Mena ends his book with a brief and upbeat conclusion in which he describes the surprising thematic similarities between Gloria Anzaldúa’s writings, especially her most read book, Borderlands/La Frontera, and three of the main hagiographies of early Christianity. His conclusion, in which the main thesis of the book is adeptly expressed, is that
The conventional privileging of history and subject… continues to oppress and keep hidden the spaces of the margins where radical openness can work to end oppression. As Anzaldúa has made evident, a mestiza consciousness leads to new epistemology that in turn works to bring an end to the violence and injustices of racism, sexism, and homophobia. (p. 119)

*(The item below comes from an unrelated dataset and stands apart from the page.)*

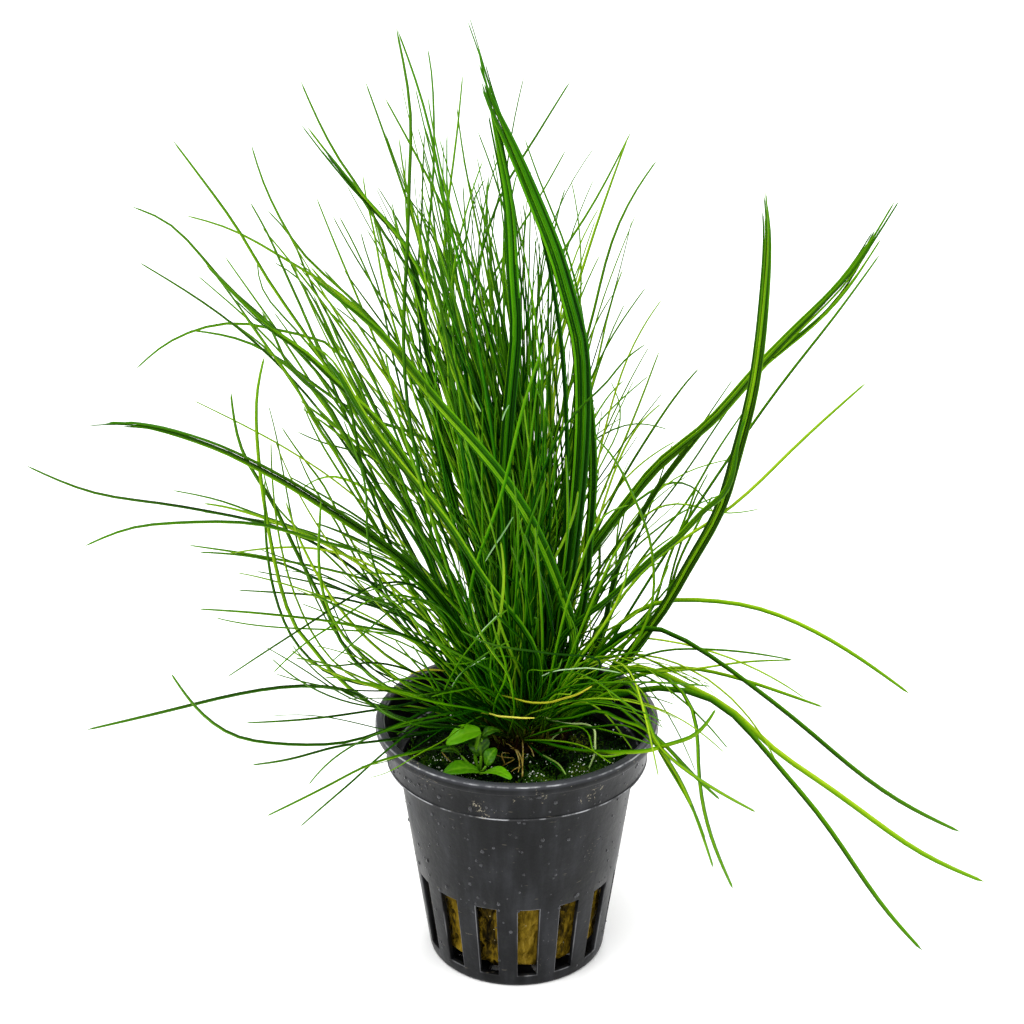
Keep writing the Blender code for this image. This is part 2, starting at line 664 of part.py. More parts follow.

My gratitude and recognition to Peter Mena for this surprising and superbly written book! My hope is that he will keep developing the ideas and specifically the challenging analytical and hermeneutical perspectives that prevail in this, his first book. His hermeneutical perspective intersects, in a surprising and transgressive way, the borderlands, the fronteras, of the traditional history of early Christianity.